The main processor 340 is also coupled to the keypad 350 and the display unit 355. The operator of the STA 300 can use the keypad 350 to enter data into the STA 300. The display 355 may be a liquid crystal display or other display capable of rendering text and/or at least limited graphics, such as from web sites.

The memory 360 is coupled to the main processor 340. Part of the memory 360 could include a random access memory (RAM), and another part of the memory 360 could include a Flash memory or other read-only memory (ROM).

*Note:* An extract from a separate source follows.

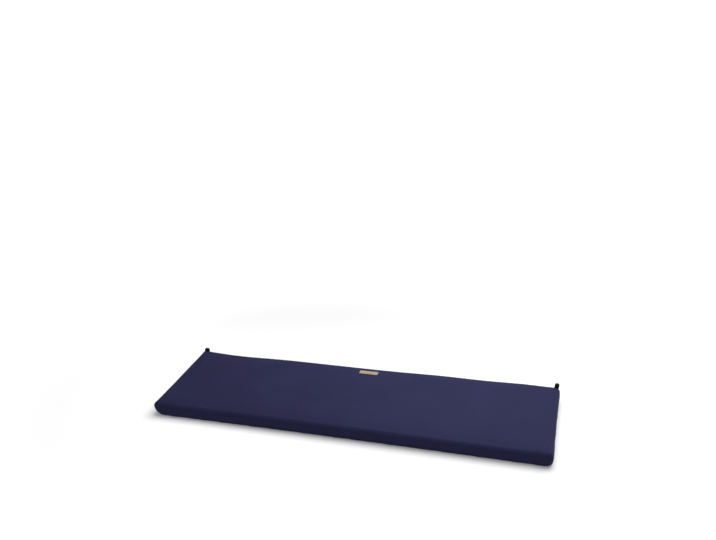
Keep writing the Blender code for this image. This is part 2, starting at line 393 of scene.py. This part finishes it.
def makeCover():
    # Two grids over the shares u, v of the half sizes are the panels, and a band of rows joins
    # their rims. The UV map is the cloth's own: metres along and across each cut piece
    us, vs = (gradedPlaces(cover[side], cover["edgeCells"], cover["cell"]) / (cover[side] / 2)
              for side in ("length", "depth"))
    u, v = np.meshgrid(us, vs, indexing="ij")
    top = np.stack([*planPlace(u, v, 1.0), topHeight(u, v)], axis=-1).reshape(-1, 3)
    under = np.stack([*planPlace(u, v, 0.0), undersideHeight(u, v)], axis=-1).reshape(-1, 3)

    numbers = np.arange(u.size).reshape(u.shape)
    rim = rimOf(numbers)
    rimU, rimV = u.ravel()[rim], v.ravel()[rim]
    bandHeight = cover["topSeam"] - cover["bottomSeam"]
    shares = np.linspace(0.0, 1.0, cover["bandRows"] + 1)[1:-1]
    rows = []
    for share in shares:
        z = cover["bottomSeam"] + share * (bandHeight + rearSwell(rimU, rimV))
        rows.append(np.stack([*planPlace(rimU, rimV, share), z], axis=-1))

    underStart, bandStart = u.size, 2 * u.size
    between = [bandStart + row * len(rim) + np.arange(len(rim)) for row in range(len(shares))]
    bandIds = closeRows(np.array([underStart + rim, *between, rim]))
    topFaces = gridFaces(numbers)
    underFaces = gridFaces(numbers + underStart)[:, ::-1]
    bandFaces = gridFaces(bandIds)[:, ::-1]
    faces = np.concatenate([topFaces, underFaces, bandFaces]).tolist()
    obj = newObject("cushion_cover", np.concatenate([top, under, *rows]), faces)

    # the cloth's UV map, by face corner, because the panels and the band meet at the seams
    along = pathLength(top[np.append(rim, rim[0])])
    height = np.concatenate([[0.0], shares, [1.0]]) * bandHeight
    bandUv = np.stack(np.meshgrid(height, along, indexing="ij")[::-1], axis=-1).reshape(-1, 2)
    bandCorners = gridFaces(np.arange(bandIds.size).reshape(bandIds.shape))[:, ::-1]
    panelUv = np.stack([u * cover["length"] / 2, v * cover["depth"] / 2], axis=-1).reshape(-1, 2)
    uv = np.concatenate([panelUv[topFaces], panelUv[underFaces - underStart], bandUv[bandCorners]])
    obj.data.uv_layers.new(name="cloth").data.foreach_set("uv", uv.astype(np.float32).ravel())

    # the distance from the nearest seam, kept through the subdivision
    panelGap = np.minimum(*fromEdges(u, v)).ravel()
    bandGap = np.repeat(np.minimum(shares, 1 - shares) * bandHeight, len(rim))
    gap = np.concatenate([panelGap, panelGap, bandGap]).astype(np.float32)
    obj.data.attributes.new("seamGap", "FLOAT", "POINT").data.foreach_set("value", gap)
    print("cover grid:", len(gap), "points")
    return obj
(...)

Although FIGURES 2 and 3 illustrate examples of devices in a computing system, various changes may be made to FIGURES 2 and 3. For example, various components in FIGURES 2 and 3 could be combined, further subdivided, or omitted and additional components could be added according to particular needs. As a particular example, the main processor 340 could be divided into multiple processors, such as one or more central processing units (CPUs) and one or more graphics processing units (GPUs). Also, while FIGURE 3 illustrates the client device 300 configured as a mobile telephone or smartphone, client devices could be configured to operate as other types of mobile or stationary devices. In addition, as with computing and communication networks, client devices and servers can come in a wide variety of configurations, and FIGURES 2 and 3 do not limit this disclosure to any particular client device or server.

Dynamic Adaptive Streaming over HTTP (DASH) has been standardized recently by 3GPP and MPEG. Several other proprietary solutions for adaptive HTTP Streaming such HTTP Live Streaming (HLS) by APPLE® and Smooth Streaming by MICROSOFT® are being commercially deployed nowadays. In contrast, DASH is a fully open and standardized media streaming solution, which drives inter-operability among different implementations.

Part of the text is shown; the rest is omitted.